My claim, now more technical, is that these examples from mainstream computing today are more representative of the future of software development than are classic software-engineering projects. Yes, new projects will still be started to build software with human users, in which case the classic problems and methods remain relevant. However, for efficiency reasons, more and more of the economy will be handled by AI agents with no direct connections to humans, only other AI agents. Agents and groups of agents will trigger new software development for the same reasons it paid off to specialize the power function above, but these projects will be relatively better-defined, with their specifications naturally derived, often in mechanical ways, from the specifications or at least code of the requesting agents.

The next image tries to illustrate the pattern, with an agent requesting a new program based on a subset of its own code or specification, plus a novel environmental stimulus that the code should now be specialized to.

Previous posts have involved similarly geeky analogies based on interpreters, programs that run programs in particular languages; and compilers, programs that translate programs between languages. At some level, an agent could operate indefinitely as an interpreter.
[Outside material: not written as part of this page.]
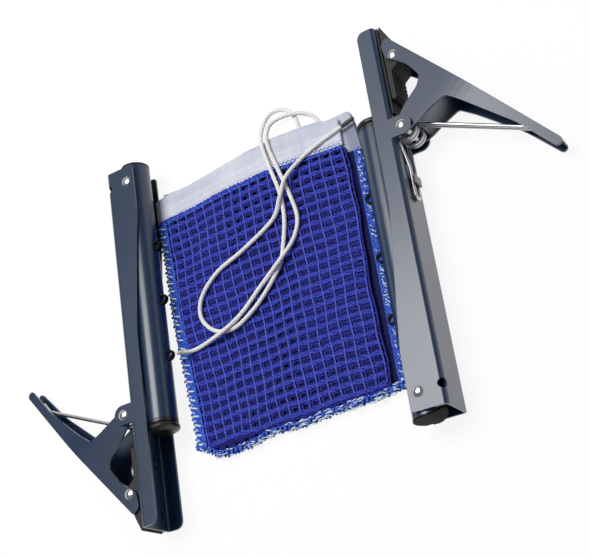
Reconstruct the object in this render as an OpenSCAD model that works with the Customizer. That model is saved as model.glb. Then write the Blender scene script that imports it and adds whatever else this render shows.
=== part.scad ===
// Table tennis net set, folded away: two identical clamp-and-post units lie on their
// side walls, turned half a turn to each other, with the folded net and its cord between.
//
// Every clamp piece is drawn in the unit's own frame: X runs along the arm from the
// post pivot to the jaw end, Y runs from the outside of the web to the open side, and
// Z runs across the width from the lower side wall to the upper one.

/* [Arm] */
// Outside width of the channel
arm_w = 22.4; // [20:0.2:26]
// Thickness of the channel's sheet
sheet = 1.2; // [0.8:0.1:1.6]
// Outside radius of the two long bends
bend_r = 2.4; // [1.8:0.1:3]
// Wall depth beside the post pivot
deep_wall = 17.4; // [16.5:0.1:20]
// Wall depth along the jaw end
shallow_wall = 9.3; // [7:0.1:10]
// Arm length past the post pivot, at the outer end
arm_tail = 8.6; // [7:0.1:10]
// Arm length from the post pivot to the jaw end
arm_reach = 184.4; // [180:0.1:200]
// Where the walls start to taper, from the post pivot
taper_start = 20; // [15:1:30]
// Where the taper ends
taper_end = 88; // [80:1:100]
// Radius of the two pin ears
ear_r = 5.1; // [4.5:0.1:6]

/* [Post] */
// Outside diameter of the post
post_d = 16; // [14:0.2:16.4]
// Wall thickness of the post
post_wall = 1; // [0.8:0.1:1.5]
// Height of the post pivot above the outside of the web
pivot_y = 12.6; // [12.2:0.1:13.4]
// Post length from the pivot to its free end
post_reach = 133.5; // [125:0.5:150]
// Gap between the post and the upper side wall
post_gap = 0.2; // [0.1:0.05:0.4]
// Diameter of the end cap's flange
flange_d = 17; // [16.6:0.1:17]
// Length of the end cap outside the post
cap_len = 6; // [5:0.5:9]
// Outside radius of a net hook
hook_r = 2.8; // [2.4:0.1:3.4]
// Distance from the post pivot to the first net hook
first_hook = 38.8; // [30:0.1:45]
// Spacing of the net hooks
hook_pitch = 31; // [26:0.5:34]

/* [Lever] */
// Outside width across the two cheeks
lever_w = 18.8; // [17:0.1:18.9]
// Outside width of the lever at its tip
tip_w = 9; // [7:0.5:14]
// How far the tip hangs toward the lower wall
tip_lean = 3.2; // [0:0.1:3.6]
// Thickness of the lever's sheet
lever_sheet = 1.2; // [0.8:0.1:1.6]
// Distance of the lever pin from the post pivot, along the arm
lever_x = 127; // [124:0.5:132]
// Height of the lever pin off the outside of the web
lever_y = 4.2; // [4.1:0.1:4.8]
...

It has some high-level mission with a lot of execution details to figure out, through some kind of search process, perhaps coordinating with others. It can accumulate notes on wisdom gained so far, which are repeatedly consulted by code written to be prepared to act properly on whatever notes are passed to it. However, as the search proceeds, some parts of the code are revealed as irrelevant. Some are revealed to contain significant handling of uncommon or irrelevant cases. With a complex-enough initial program standing for everything that goes into doing a job somewhat like those done today by highly trained professionals, all sorts of software-engineering projects can be seen as specializations of that initial program. The possible scope is even wider as we imagine communities of agents coordinating to kick off software projects.

The argument I’ve spelled out here fills out a three-point recommendation or prediction for how we’ll take advantage of automated intelligence.

  1. Formal verification is an invaluable tool for processes that search for better software, allowing up-front confirmation that a program will behave as intended in a variety of circumstances. However, we need sufficiently precise specifications to make formal verification meaningful.

  2. If we do manage to kick things off with precise and comprehensive specifications for computer systems, then the searches they coordinate for better software can naturally pass on that specification quality toward the development of the new programs.

  3. With that kind of recursive self-improvement loop operating well, it pays off to find ways to cloister units of economic activity away from sources of specification complexity, allowing them to have simpler specifications that enable the search process to operate effectively.

Such a loop depends critically on the efficiency of its implementation. The faster it runs, and the more it can do with a given amount of memory, the more effectively we can find better new strategies, which pays back recursively in the system’s ability to keep improving itself. That concern motivates thinking carefully about what software of the future should look like, as I’ll now cover in a series of posts about design of programming languages. I’ll make the case that the same principles that will aid autonomous systems also make sense for human programmers. I’ll also argue that languages like Rust, often held up as exemplars of the future of programming-language design, are not cut out for the performance scaling we’ll need for important applications.